A separate nginx proxy (non-Docker) runs in front of GitLab, mapping the URLs and handling SSL etc.

config.toml for the runner looks like this:

concurrent = 1

[[runners]]
  name = "RunnerOne"
  url = "https://git.mydomain.com/"
  token = "XXXX"
  executor = "docker"
  environment = ["DOCKER_TLS_CERTDIR=/certs"]
  [runners.docker]
    image = "alpine:latest"
    disable_cache = false
    cache_dir = "/cache"
    pull_policy = "if-not-present"
    volumes = ["/mnt/data/gitlab-runner/certs:/certs","/mnt/data/gitlab-runner/cache:/cache","/var/run/docker.sock:/var/run/docker.sock"]

This all runs fine for around 5 minutes, but then the runner starts throwing these errors on every poll:

2021-02-22T14:21:56.810505826Z WARNING: Checking for jobs... failed runner=G51F98QW status=couldn't execute POST against https://git.mydomain.com/api/v4/jobs/request: Post https://git.mydomain.com/api/v4/jobs/request: dial tcp 172.25.0.3:443: connect: connection refused

At this point the only solution is to move both GitLab and the runner to a new Docker network (eg “git1”) and restart it all.

It would seem that the Gitlab API is rate limiting connections from the runner. This can be confirmed by adding eg check_interval = 15 to the runner config. The runner will now poll without errors proportionally longer according to the interval set.

Sadly this is not a solution as a) setting large intervals increases build times and b) it will still fail eventually.

Changing runner config.toml from:

url = "https://git.mydomain.com/"

to

url = "http://gitlab/"

Solves this first issue by polling on the internal Docker address. However, now the runner now throws this issue on uploading artifacts, making multi step builds impossible:

ERROR: Uploading artifacts as "archive" to coordinator... error error=couldn't execute POST against http://gitlab/api/v4/jobs/23688/artifacts?artifact_format=zip&artifact_type=archive&expire_in=2+hrs: Post http://gitlab/api/v4/jobs/23688/artifacts?artifact_format=zip&artifact_type=archive&expire_in=2+hrs: dial tcp: lookup gitlab on 67.207.67.2:53: no such host id=23688 token=5iUB9Td4

As mentioned, this was working fine until a couple of months ago. I’m not sure what changed, but I’ve since tried to rollback versions of GitLab, runner, docker etc with no success. What are we doing wrong here?

Many thanks!

There is something weird in your DNS setup. If you have Runner configured for https://git.mydomain.com why do you get Docker interface IP in the error log 172.25.0.3:443?
You should get IP that the FQDN translates to, the IP of the build server itself (on which the nginx is listening).
If 172.25.0.3 is IP of your build server, make sure it does not conflict with the subnet for the Docker interfaces as they usually go for 172.xx.yy.zz/16.

Thank you so much @balonik!

This has been causing grief for months and I’ve tried so many different options, but your answer pointed me in the right direction.

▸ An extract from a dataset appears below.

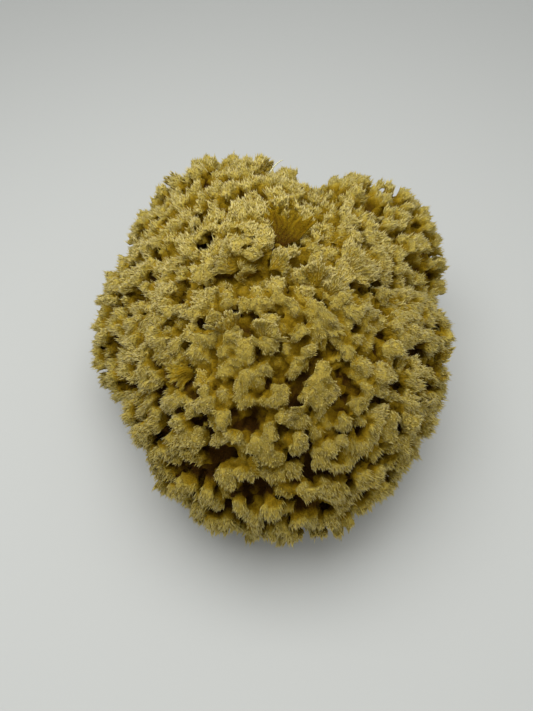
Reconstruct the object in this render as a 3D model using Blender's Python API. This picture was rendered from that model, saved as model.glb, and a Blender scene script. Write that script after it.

The culprit seems to be the “hostname: git.mydomain.com” line in docker-compose.yml. That line has always been there and it’s included in the official documentation (GitLab Docker images | GitLab), so I’m not sure what changed. Removing it and using the FQDN in the runner config solves all issues.

Thanks again!

@sbmatt I am glad that it works for you. I have missed the hostname in the docker-compose.yml file to be honest. I guess GitLab has that in their official documentation so that all GitLab services are communicating within the container and traffic is not going to the Docker host and back. With the hostname present and the fact that both GitLab and Runner container are on the same user-defined network the DNS works just fine.
When I took a second look I noticed that you have https in url in Runner’s config.toml, but SSL is handled by outside Nginx Proxy so the GitLab container only listens on http. Then the connection refused on port 443 make sense. Changing the protocol in url in config.toml to http://git.mydomain.com should actually solve your problem and is in my opinion better option than having the traffic go through the Nginx proxy.

@balonik You’re quite right: reinstating hostname for the GitLab service and switching the runner to point at http: does indeed work and solve the first issue.

However, I did then run into an artifact upload issue again:

WARNING: Uploading artifacts as "archive" to coordinator... failed id=XXXXX responseStatus=404 Not Found status=404 token=XXXXX

WARNING: Retrying... context=artifacts-uploader error=invalid argument

I agree that having internal traffic pass through the Nginx proxy isn’t ideal, but to be honest if it works I’m happy. If the runner(s) was on a different server this would happen anyway.

Thanks again for your time and help.